Lance Lynn, St. Louis Cardinals: He's out of the Cardinals' rotation and Joe Kelly is in, and accounting for Lynn's workload that should be interpreted as a permanent move. Lynn has tallied 145⅔ innings this year; that is 36 more than he had in 2011 and it had him on a pace to easily shatter his professional high of 164 set in 2010. Remember when the Cardinals claimed earlier in the year that Lynn didn't have a predetermined innings cap? He's a prime example why teams believe they're necessary, as he followed up what was an outstanding first half, going 11-4 with a 3.41 ERA and 1.23 WHIP in 17 starts, with a miserable second half, posting a 5.23 ERA and 1.60 WHIP in eight starts before his removal. What's more, Shelby Miller, pitching for Triple-A Memphis, has quietly restored his top prospect status of late, going 4-1 with a 3.16 ERA, 0.86 WHIP and 12.64 K's-per-nine innings ratio in five starts in August. He, not Lynn, might be the next candidate to assume that spot in the Cardinals' rotation, should the team need an alternative.
Ricky Romero, Toronto Blue Jays: In the past 20 seasons, only two pitchers have managed a game of eight or more walks with zero strikeouts. One of them was Greg Reynolds, who walked eight without a K for the Rockies on May 28, 2008. The other? It was Romero, last Tuesday. The left-hander's command appears to have deserted him; his 5.05 walks-per-nine innings ratio is second worst among qualified pitchers, and his 1.20 K-to-walk ratio is worst in the majors. Romero also has more walks (29) than strikeouts (28) in eight starts since the All-Star break. That kind of pitching isn't going to fly in the loaded AL East, and it makes him a no-go in any fantasy format the remainder of the year.
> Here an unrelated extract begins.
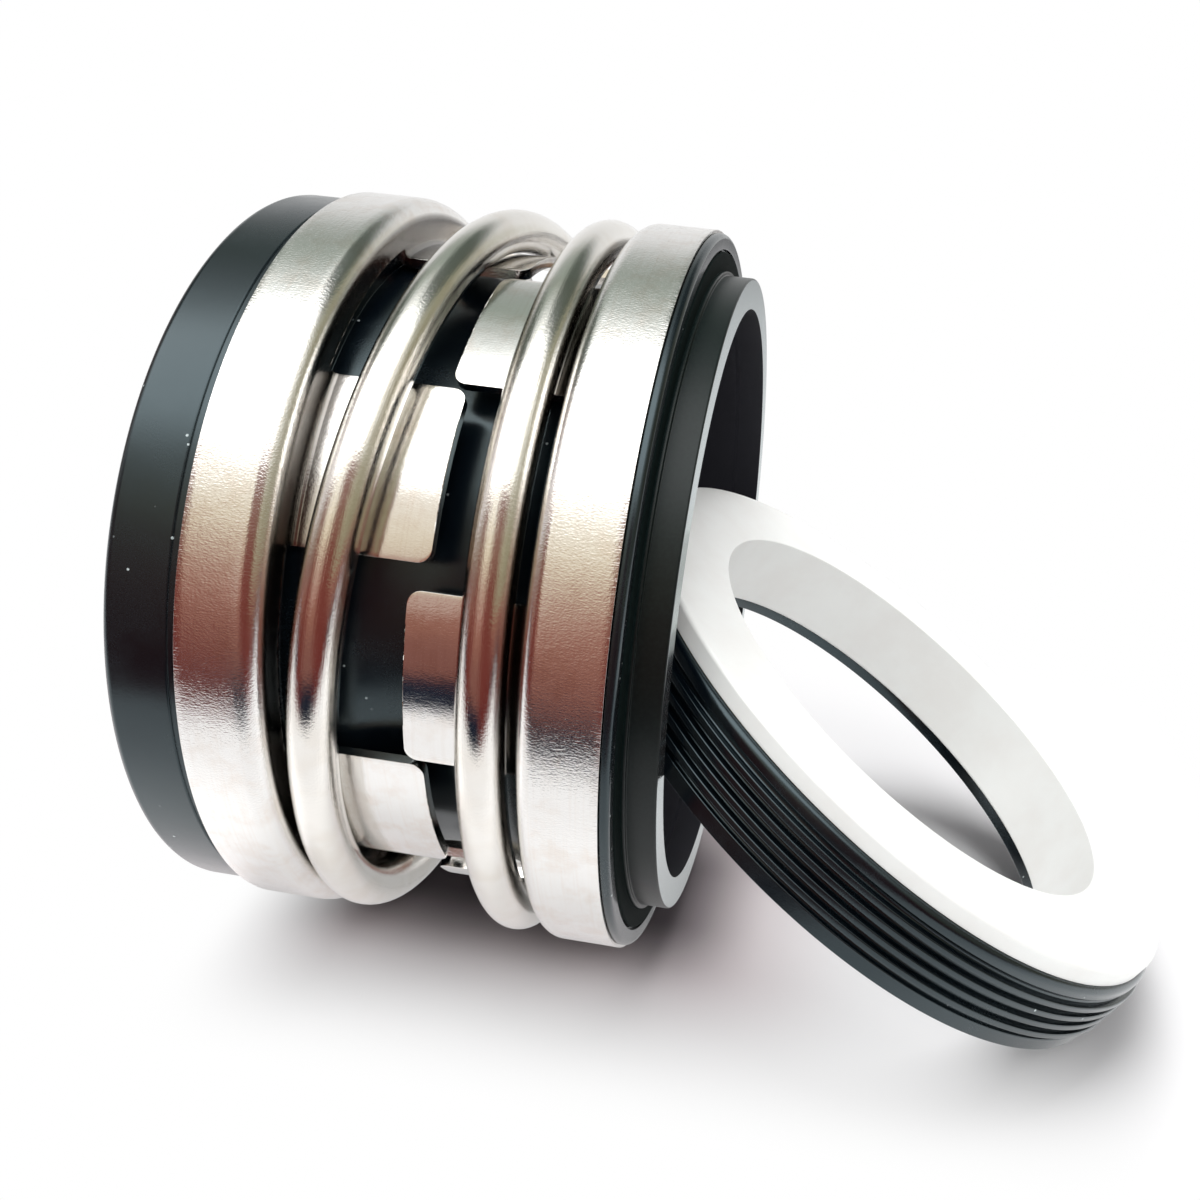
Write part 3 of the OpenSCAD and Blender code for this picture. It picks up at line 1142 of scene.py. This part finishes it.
@dataclass
class CoilSpring:
    """The one left-hand coil: closed ends, and an open part whose pitch grows and fades.

    The last part of its head end runs on to the retainer, which it meets with its cut end.
    """

    stations: Stations
    wire: float = 4.3 * MM
    closed_turns: float = 0.46
    open_turns: float = 1.14
    run_turns: float = 0.12
    run_on: float = 1.1 * MM
    first_angle: float = math.radians(113.0)
    ease: float = 0.25
    rings: int = 420
    sides: int = 40

    def _rule(self, inputs: RuleInputs) -> bpy.types.NodeTree:
        """The rule that bends the wire.

        Args:
            inputs: The rule's named inputs.

        Returns:
            The rule's tree.
        """
        graph, given, tree = rule("coil_rule", inputs)
        line = graph.node("GeometryNodeMeshLine", None, {"Count": given["Rings"], "Offset": (0.0, 0.0, 0.0)})
        index = graph.signal(graph.node("GeometryNodeInputIndex"))
        whole = given["Closed"] * 2.0 + given["Open"]
        turns = index / (given["Rings"] - 1.0) * whole
        rise = self._ramp(graph, ((turns - given["Closed"]) / given["Open"]).clamped())
        last = graph.maths("MAXIMUM", 1.0 - (whole - turns) / given["Run turns"], 0.0)
        climb = given["End"] - given["Start"] - given["Run on"]
        angle = given["First"] + turns * FULL_TURN
        spot = graph.combine(
            given["Start"] + climb * rise + given["Run on"] * last * last,
            -(given["Radius"] * graph.maths("COSINE", angle)),
            given["Radius"] * graph.maths("SINE", angle),
        )
        bent = graph.node("GeometryNodeSetPosition", None, {"Geometry": line.outputs[0], "Position": spot})
        curve = graph.node("GeometryNodeMeshToCurve", None, {"Mesh": bent.outputs[0]})
        round_wire = {"Resolution": given["Sides"], "Radius": given["Wire"] * 0.5}
        ring = graph.node("GeometryNodeCurvePrimitiveCircle", None, round_wire)
        sweep = {
            "Curve": self._measured(graph, curve, "wire_along"),
            "Profile Curve": self._measured(graph, ring, "wire_around"),
            "Fill Caps": True,
        }
        swept = graph.node("GeometryNodeCurveToMesh", None, sweep)
        finish_rule(graph, graph.signal(swept), given["Steel"])
        return tree

    def _measured(self, graph: Graph, curve: bpy.types.Node, name: str) -> Signal:
        """A curve that keeps how far along itself each point is.

        Args:
            graph: The rule's graph.
            curve: The node that makes the curve.
            name: The attribute to keep it in, from 0 to 1.

        Returns:
            The curve with the attribute.
        """
        share = graph.signal(graph.node("GeometryNodeSplineParameter"), "Factor")
        kept = {"Geometry": curve.outputs[0], "Name": name, "Value": share}
        settings = {"data_type": "FLOAT", "domain": "POINT"}
        return graph.signal(graph.node("GeometryNodeStoreNamedAttribute", settings, kept))

    def _ramp(self, graph: Graph, share: Signal) -> Signal:
        """How far along the open part the wire has climbed.

        Args:
            graph: The rule's graph.
            share: The share of the open turns so far.

        Returns:
            The share of the climb, with a soft start and a soft end.
        """
        ease = self.ease
        whole = 2.0 * ease * (1.0 - ease)
        start = graph.maths("MINIMUM", share, ease)
        end = graph.maths("MAXIMUM", share - (1.0 - ease), 0.0)
        middle = graph.maths("MINIMUM", graph.maths("MAXIMUM", share - ease, 0.0), 1.0 - 2.0 * ease)
        return start * start / whole + middle / (1.0 - ease) + (end * ease * 2.0 - end * end) / whole

    def build(self, finish: Finish) -> bpy.types.Object:
        """Makes the coil.

        Args:
            finish: The wire's finish.

        Returns:
            The coil, bending between the two bodies.
        """
        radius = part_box("coil_spring")[1][1] - self.wire / 2
        start = self.stations.band_wall + self.wire / 2
        end = self.stations.retainer_wall - self.wire / 2
        inputs = {
            "Rings": ("NodeSocketInt", self.rings),
            "Sides": ("NodeSocketInt", self.sides),
            "Wire": ("NodeSocketFloat", self.wire),
            "Radius": ("NodeSocketFloat", radius),
            "Start": ("NodeSocketFloat", start),
            "End": ("NodeSocketFloat", end),
            "First": ("NodeSocketFloat", self.first_angle),
            "Closed": ("NodeSocketFloat", self.closed_turns),
            "Open": ("NodeSocketFloat", self.open_turns),
            "Run turns": ("NodeSocketFloat", self.run_turns),
            "Run on": ("NodeSocketFloat", self.run_on),
            "Steel": ("NodeSocketMaterial", finish.build()),
        }
        piece = new_piece("coil_wire", np.zeros((1, 3)), [])
        follow_rule(piece, self._rule(inputs), inputs)
        piece.data.polygons.foreach_set("use_smooth", [True] * len(piece.data.polygons))
        piece.data.set_sharp_from_angle(angle=SHARP_TURN)
        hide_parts("coil_spring")
        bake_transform(piece, Body.DRIVE_END.value, Body.SEAL_HEAD.value, (start, 0.0, 0.0), (end, 0.0, 0.0))
        self._keep_round(piece)
        return piece

    def _keep_round(self, piece: bpy.types.Object) -> None:
        """Gives every ring of the wire the mean weight of its points, so that the wire stays round.

        On the closed turns that mean is not quite their body's own weight. At full travel they
        stand about 0.07 mm inside the end walls of the shells.

        Args:
            piece: The coil, after its blend was set.
        """
        weights = piece.data.attributes["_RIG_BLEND"].data
        along = piece.data.attributes["wire_along"].data
        values = np.zeros(len(weights))
        places = np.zeros(len(weights))
        weights.foreach_get("value", values)
        along.foreach_get("value", places)
        ring = np.rint(places * (self.rings - 1)).astype(int)
        total = np.bincount(ring, values, self.rings)
        count = np.maximum(np.bincount(ring, minlength=self.rings), 1)
        weights.foreach_set("value", (total / count)[ring].astype(np.float32))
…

Ben Sheets, Atlanta Braves: The Braves claimed they'd revert to a five-man rotation beginning with this upcoming weekend's series, and they stayed true to their word, placing Sheets on the 15-day disabled list with shoulder inflammation. Considering his recent performance, injury history and the team's strength in starting pitching, Sheets might have already made his last start of 2012. After five strong starts to begin his season, he allowed 15 runs (14 earned) on 21 hits, five of them home runs, in 16⅓ innings in his past three turns combined. Sheets' 5.34 ERA in August was considerably higher than that of Kris Medlen (0.64), Paul Maholm (2.45), Mike Minor (2.97) or Tim Hudson (3.19), and the Braves cannot afford missteps as they fight for positioning in the National League playoff race. He might have to settle for a relief role once healthy, if he returns at all this year.